EXERCISE DETAILS:
Quote, with no changes, the lines that run from the top of the material to the line with "LEAF_CURVE = 1.5", both included.

DATA SHOWN:
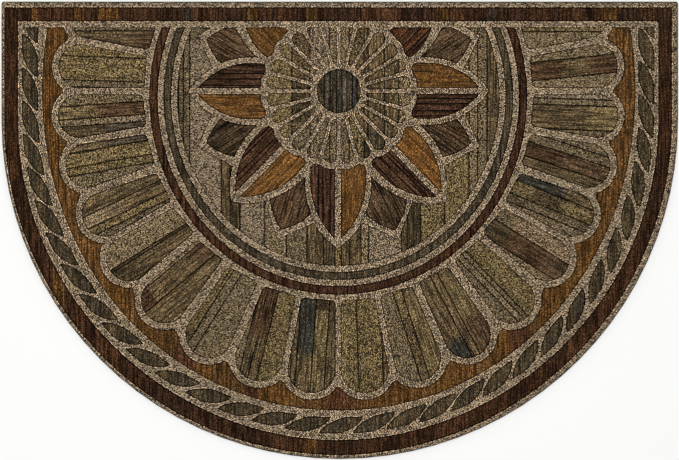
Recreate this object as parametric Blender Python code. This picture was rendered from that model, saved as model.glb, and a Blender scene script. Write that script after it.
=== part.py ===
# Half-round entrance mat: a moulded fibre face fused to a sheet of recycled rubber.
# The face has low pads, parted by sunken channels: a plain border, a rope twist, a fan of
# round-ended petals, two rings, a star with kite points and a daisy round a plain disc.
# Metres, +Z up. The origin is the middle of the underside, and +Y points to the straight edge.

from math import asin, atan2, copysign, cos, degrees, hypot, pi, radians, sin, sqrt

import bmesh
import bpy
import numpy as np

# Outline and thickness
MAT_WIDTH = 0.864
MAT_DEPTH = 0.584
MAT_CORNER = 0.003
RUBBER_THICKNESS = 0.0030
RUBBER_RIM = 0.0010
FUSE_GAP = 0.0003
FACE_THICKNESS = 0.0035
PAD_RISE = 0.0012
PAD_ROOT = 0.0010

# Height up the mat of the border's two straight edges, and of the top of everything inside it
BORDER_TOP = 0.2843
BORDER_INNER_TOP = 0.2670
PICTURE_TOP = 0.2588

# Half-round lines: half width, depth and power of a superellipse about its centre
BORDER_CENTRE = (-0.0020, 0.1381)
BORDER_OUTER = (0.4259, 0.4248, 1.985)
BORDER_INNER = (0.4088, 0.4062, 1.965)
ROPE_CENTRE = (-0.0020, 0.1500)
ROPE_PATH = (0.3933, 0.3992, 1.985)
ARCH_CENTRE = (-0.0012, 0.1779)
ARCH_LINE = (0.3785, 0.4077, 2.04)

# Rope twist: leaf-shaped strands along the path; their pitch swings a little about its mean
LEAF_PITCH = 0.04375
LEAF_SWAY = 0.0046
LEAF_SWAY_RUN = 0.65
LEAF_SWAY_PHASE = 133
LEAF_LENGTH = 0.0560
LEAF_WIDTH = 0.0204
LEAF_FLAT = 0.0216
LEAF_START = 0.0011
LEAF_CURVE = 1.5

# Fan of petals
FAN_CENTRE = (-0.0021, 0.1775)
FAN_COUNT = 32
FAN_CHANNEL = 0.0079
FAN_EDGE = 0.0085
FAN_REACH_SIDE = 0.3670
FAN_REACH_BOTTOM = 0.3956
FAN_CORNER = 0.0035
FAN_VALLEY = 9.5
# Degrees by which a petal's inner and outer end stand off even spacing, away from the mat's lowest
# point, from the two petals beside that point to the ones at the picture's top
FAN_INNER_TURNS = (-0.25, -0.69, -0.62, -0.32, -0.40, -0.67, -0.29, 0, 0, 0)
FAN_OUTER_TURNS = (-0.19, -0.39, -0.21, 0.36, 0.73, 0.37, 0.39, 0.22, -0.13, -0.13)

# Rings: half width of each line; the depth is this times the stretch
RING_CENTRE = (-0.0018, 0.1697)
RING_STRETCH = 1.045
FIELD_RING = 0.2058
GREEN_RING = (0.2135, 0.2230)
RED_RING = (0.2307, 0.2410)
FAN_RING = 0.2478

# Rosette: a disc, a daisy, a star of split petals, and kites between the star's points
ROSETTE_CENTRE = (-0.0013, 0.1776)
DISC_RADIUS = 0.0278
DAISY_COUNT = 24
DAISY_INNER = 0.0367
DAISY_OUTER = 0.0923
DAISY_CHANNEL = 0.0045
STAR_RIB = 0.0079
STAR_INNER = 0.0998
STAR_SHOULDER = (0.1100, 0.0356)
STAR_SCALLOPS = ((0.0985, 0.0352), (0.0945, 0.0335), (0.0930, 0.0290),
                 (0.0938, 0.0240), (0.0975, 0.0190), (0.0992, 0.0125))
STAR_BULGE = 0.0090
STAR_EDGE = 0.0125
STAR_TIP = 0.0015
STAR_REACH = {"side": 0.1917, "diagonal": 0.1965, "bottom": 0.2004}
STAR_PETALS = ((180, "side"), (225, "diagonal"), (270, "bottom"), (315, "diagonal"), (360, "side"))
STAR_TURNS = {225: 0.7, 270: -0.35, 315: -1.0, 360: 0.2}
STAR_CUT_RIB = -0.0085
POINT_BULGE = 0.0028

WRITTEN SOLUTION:
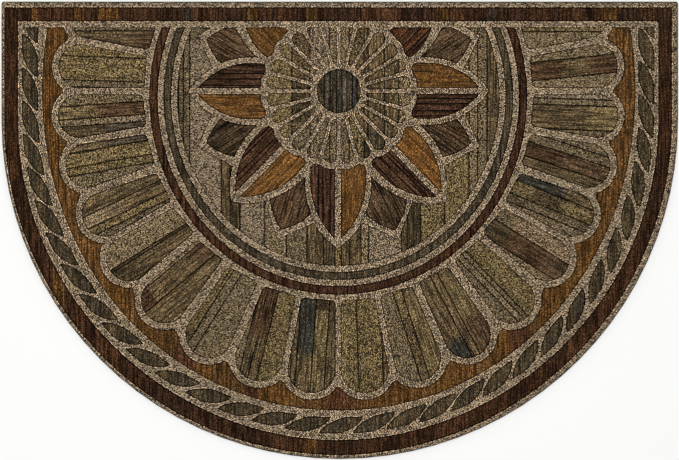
Recreate this object as parametric Blender Python code. This picture was rendered from that model, saved as model.glb, and a Blender scene script. Write that script after it.
=== part.py ===
# Half-round entrance mat: a moulded fibre face fused to a sheet of recycled rubber.
# The face has low pads, parted by sunken channels: a plain border, a rope twist, a fan of
# round-ended petals, two rings, a star with kite points and a daisy round a plain disc.
# Metres, +Z up. The origin is the middle of the underside, and +Y points to the straight edge.

from math import asin, atan2, copysign, cos, degrees, hypot, pi, radians, sin, sqrt

import bmesh
import bpy
import numpy as np

# Outline and thickness
MAT_WIDTH = 0.864
MAT_DEPTH = 0.584
MAT_CORNER = 0.003
RUBBER_THICKNESS = 0.0030
RUBBER_RIM = 0.0010
FUSE_GAP = 0.0003
FACE_THICKNESS = 0.0035
PAD_RISE = 0.0012
PAD_ROOT = 0.0010

# Height up the mat of the border's two straight edges, and of the top of everything inside it
BORDER_TOP = 0.2843
BORDER_INNER_TOP = 0.2670
PICTURE_TOP = 0.2588

# Half-round lines: half width, depth and power of a superellipse about its centre
BORDER_CENTRE = (-0.0020, 0.1381)
BORDER_OUTER = (0.4259, 0.4248, 1.985)
BORDER_INNER = (0.4088, 0.4062, 1.965)
ROPE_CENTRE = (-0.0020, 0.1500)
ROPE_PATH = (0.3933, 0.3992, 1.985)
ARCH_CENTRE = (-0.0012, 0.1779)
ARCH_LINE = (0.3785, 0.4077, 2.04)

# Rope twist: leaf-shaped strands along the path; their pitch swings a little about its mean
LEAF_PITCH = 0.04375
LEAF_SWAY = 0.0046
LEAF_SWAY_RUN = 0.65
LEAF_SWAY_PHASE = 133
LEAF_LENGTH = 0.0560
LEAF_WIDTH = 0.0204
LEAF_FLAT = 0.0216
LEAF_START = 0.0011
LEAF_CURVE = 1.5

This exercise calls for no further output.